Pemikiran Gladstone yang diperbarui masa sekarang ini mungkin saja berbunyi:
Biarkan saja masyarakat Turki sekarang ini membawa pergi perlakuan kasar mereka dengan satu-satunya cara yang mungkin ada, yaitu, dengan melakukannya sendiri. Diyanet (lembaga yang menangani bidang keagamaan di Turki) dan TIKA, DOST serta mereka, Erdoğan dan para duta besar mereka, semuanya, barang milik pribadi mereka, bakal, saya harapkan dibersihkan dari negara tempat mereka bakal terpencil dan tercemar.

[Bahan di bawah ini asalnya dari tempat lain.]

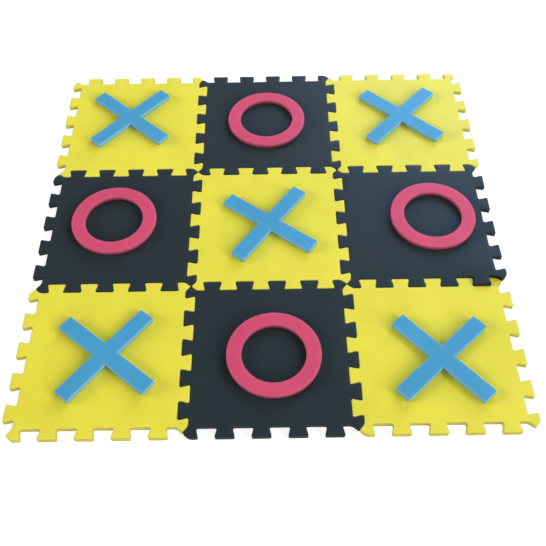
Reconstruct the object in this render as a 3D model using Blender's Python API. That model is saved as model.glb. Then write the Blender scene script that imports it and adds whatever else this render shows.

Mengirim seorang duta besar untuk menjatuhkan sekaligus mengancam seorang pengamat politik pada sebuah peristiwa pendidikan khusus adalah tindakan non-kekerasan yang sama dengan aksi pemukulan atas para pendemo damai di Washington yang dilakukan oleh para pengawal Erdoğan. Kedua-duanya menjadi bagian utuh dari upaya untuk menindas perbedaan pendapat yang menentang seorang pemimpin yang makin berubah megalomaniak. Para diplomat Erdoğan yang suka mencampuri urusan orang lain secara tidak hati-hati menciptakan musuh bagi rejim, membuat hari-harinya semakin dekat ketika barang-barang pribadi (bag and baggage) membuat tuan rumahnya bosan menerima mereka sehingga cekcok.
Daniel Pipes adalah Presiden Middle East Forum (Forum Timur Tengah).